**EXTRACTED MATERIAL:**
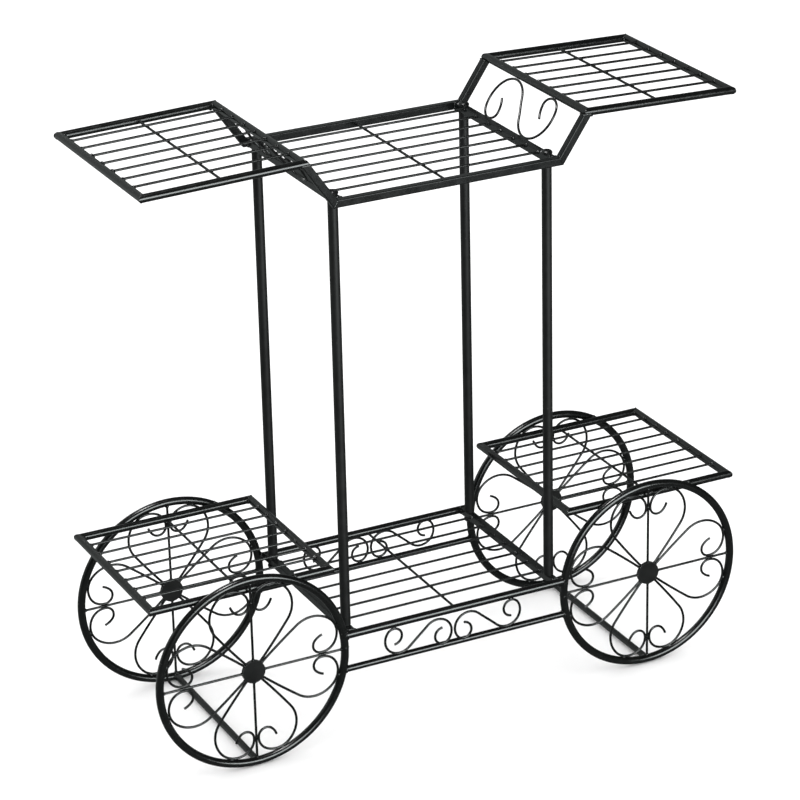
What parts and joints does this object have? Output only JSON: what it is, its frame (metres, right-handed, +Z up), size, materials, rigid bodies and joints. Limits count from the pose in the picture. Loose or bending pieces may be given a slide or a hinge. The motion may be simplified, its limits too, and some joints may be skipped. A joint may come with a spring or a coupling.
{
  "type": "flower cart plant stand",
  "caption": "Cart-shaped plant stand of black steel tube, rod and wire: stepped top shelf, low side shelves and a base deck, carried between fixed wheels with curled wire spokes.",
  "frame": {"origin": "on the floor at the centre of the footprint, midway between the wheels", "axes": "+X along the length towards the right wheels, +Y from front to back, +Z up"},
  "size_m": [0.646, 0.21, 0.6105],
  "materials": {
    "black_steel": "satin black powder coat",
    "bolt_black": "black finished screws",
    "insert_steel": "plain threaded plugs inside the posts"
  },
  "bodies": {
    "root": {"base_bolts": "bolt_black", "base_end_bar_left": "black_steel", "base_end_bar_right": "black_steel", "base_rail_back": "black_steel", "base_rail_front": "black_steel", "base_wires": "black_steel", "left_shelf_inner_bar": "black_steel", "left_shelf_outer_bar": "black_steel", "left_shelf_rail_back": "black_steel", "left_shelf_rail_front": "black_steel", "left_shelf_wires": "black_steel", "left_wing_inner_bar": "black_steel", "left_wing_outer_bar": "black_steel", "left_wing_rail_back": "black_steel", "left_wing_rail_front": "black_steel", "left_wing_scroll": "black_steel", "left_wing_wires": "black_steel", "post_back_left": "black_steel", "post_back_right": "black_steel", "post_front_left": "black_steel", "post_front_right": "black_steel", "post_inserts": "insert_steel", "right_shelf_inner_bar": "black_steel", "right_shelf_outer_bar": "black_steel", "right_shelf_rail_back": "black_steel", "right_shelf_rail_front": "black_steel", "right_shelf_wires": "black_steel", "right_wing_inner_bar": "black_steel", "right_wing_outer_bar": "black_steel", "right_wing_rail_back": "black_steel", "right_wing_rail_front": "black_steel", "right_wing_scroll": "black_steel", "right_wing_wires": "black_steel", "skirt_rail_back": "black_steel", "skirt_rail_front": "black_steel", "skirt_scrolls_back": "black_steel", "skirt_scrolls_front": "black_steel", "top_bolts": "bolt_black", "top_end_bar_left": "black_steel", "top_end_bar_right": "black_steel", "top_rail_back": "black_steel", "top_rail_front": "black_steel", "top_shelf_wires": "black_steel", "top_struts_left": "black_steel", "top_struts_right": "black_steel", "wheel_crossbar_left": "black_steel", "wheel_crossbar_right": "black_steel", "wheel_curls_back_left": "black_steel", "wheel_curls_back_right": "black_steel", "wheel_curls_front_left": "black_steel", "wheel_curls_front_right": "black_steel", "wheel_hubs": "black_steel", "wheel_rim_back_left": "black_steel", "wheel_rim_back_right": "black_steel", "wheel_rim_front_left": "black_steel", "wheel_rim_front_right": "black_steel", "wheel_spokes_back_left": "black_steel", "wheel_spokes_back_right": "black_steel", "wheel_spokes_front_left": "black_steel", "wheel_spokes_front_right": "black_steel"}
  },
  "joints": []
}
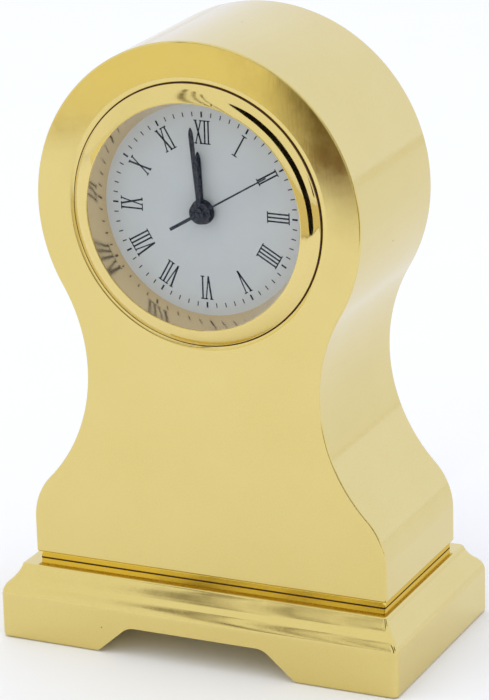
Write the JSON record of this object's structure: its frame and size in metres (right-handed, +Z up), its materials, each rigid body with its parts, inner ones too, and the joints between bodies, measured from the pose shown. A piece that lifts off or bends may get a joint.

**TASK REQUIREMENTS:** Reproduce the records in full, exactly as written.

**RESPONSE TO THIS EXERCISE:**
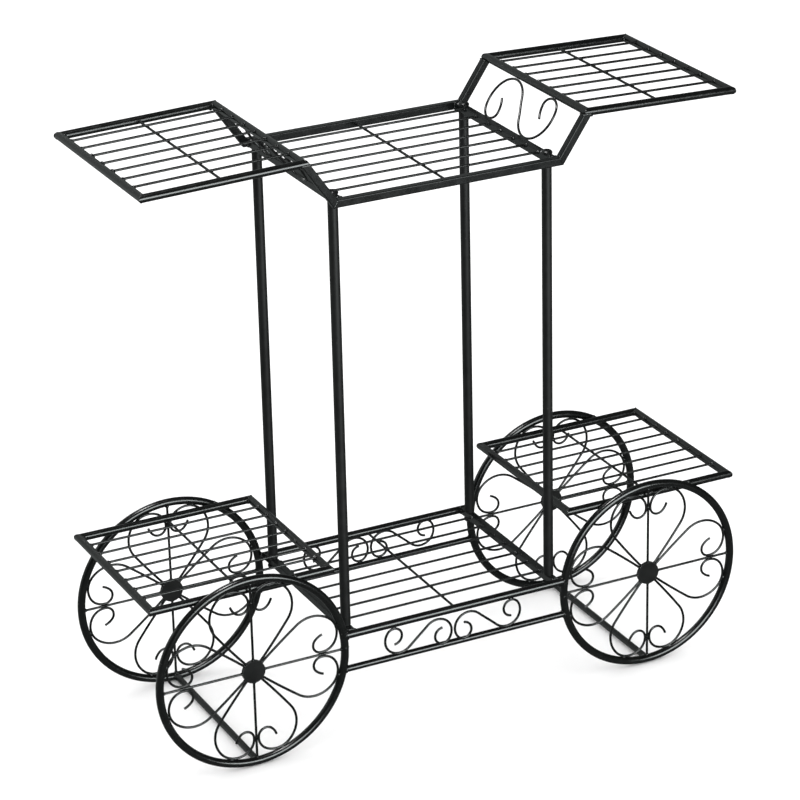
What parts and joints does this object have? Output only JSON: what it is, its frame (metres, right-handed, +Z up), size, materials, rigid bodies and joints. Limits count from the pose in the picture. Loose or bending pieces may be given a slide or a hinge. The motion may be simplified, its limits too, and some joints may be skipped. A joint may come with a spring or a coupling.
{
  "type": "flower cart plant stand",
  "caption": "Cart-shaped plant stand of black steel tube, rod and wire: stepped top shelf, low side shelves and a base deck, carried between fixed wheels with curled wire spokes.",
  "frame": {"origin": "on the floor at the centre of the footprint, midway between the wheels", "axes": "+X along the length towards the right wheels, +Y from front to back, +Z up"},
  "size_m": [0.646, 0.21, 0.6105],
  "materials": {
    "black_steel": "satin black powder coat",
    "bolt_black": "black finished screws",
    "insert_steel": "plain threaded plugs inside the posts"
  },
  "bodies": {
    "root": {"base_bolts": "bolt_black", "base_end_bar_left": "black_steel", "base_end_bar_right": "black_steel", "base_rail_back": "black_steel", "base_rail_front": "black_steel", "base_wires": "black_steel", "left_shelf_inner_bar": "black_steel", "left_shelf_outer_bar": "black_steel", "left_shelf_rail_back": "black_steel", "left_shelf_rail_front": "black_steel", "left_shelf_wires": "black_steel", "left_wing_inner_bar": "black_steel", "left_wing_outer_bar": "black_steel", "left_wing_rail_back": "black_steel", "left_wing_rail_front": "black_steel", "left_wing_scroll": "black_steel", "left_wing_wires": "black_steel", "post_back_left": "black_steel", "post_back_right": "black_steel", "post_front_left": "black_steel", "post_front_right": "black_steel", "post_inserts": "insert_steel", "right_shelf_inner_bar": "black_steel", "right_shelf_outer_bar": "black_steel", "right_shelf_rail_back": "black_steel", "right_shelf_rail_front": "black_steel", "right_shelf_wires": "black_steel", "right_wing_inner_bar": "black_steel", "right_wing_outer_bar": "black_steel", "right_wing_rail_back": "black_steel", "right_wing_rail_front": "black_steel", "right_wing_scroll": "black_steel", "right_wing_wires": "black_steel", "skirt_rail_back": "black_steel", "skirt_rail_front": "black_steel", "skirt_scrolls_back": "black_steel", "skirt_scrolls_front": "black_steel", "top_bolts": "bolt_black", "top_end_bar_left": "black_steel", "top_end_bar_right": "black_steel", "top_rail_back": "black_steel", "top_rail_front": "black_steel", "top_shelf_wires": "black_steel", "top_struts_left": "black_steel", "top_struts_right": "black_steel", "wheel_crossbar_left": "black_steel", "wheel_crossbar_right": "black_steel", "wheel_curls_back_left": "black_steel", "wheel_curls_back_right": "black_steel", "wheel_curls_front_left": "black_steel", "wheel_curls_front_right": "black_steel", "wheel_hubs": "black_steel", "wheel_rim_back_left": "black_steel", "wheel_rim_back_right": "black_steel", "wheel_rim_front_left": "black_steel", "wheel_rim_front_right": "black_steel", "wheel_spokes_back_left": "black_steel", "wheel_spokes_back_right": "black_steel", "wheel_spokes_front_left": "black_steel", "wheel_spokes_front_right": "black_steel"}
  },
  "joints": []
}
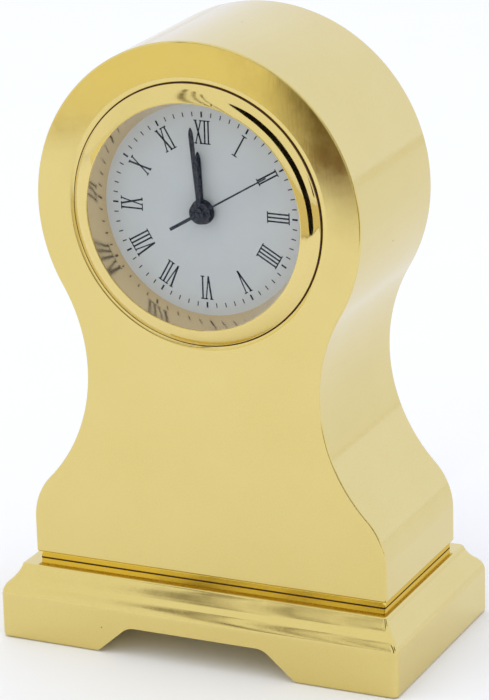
Write the JSON record of this object's structure: its frame and size in metres (right-handed, +Z up), its materials, each rigid body with its parts, inner ones too, and the joints between bodies, measured from the pose shown. A piece that lifts off or bends may get a joint.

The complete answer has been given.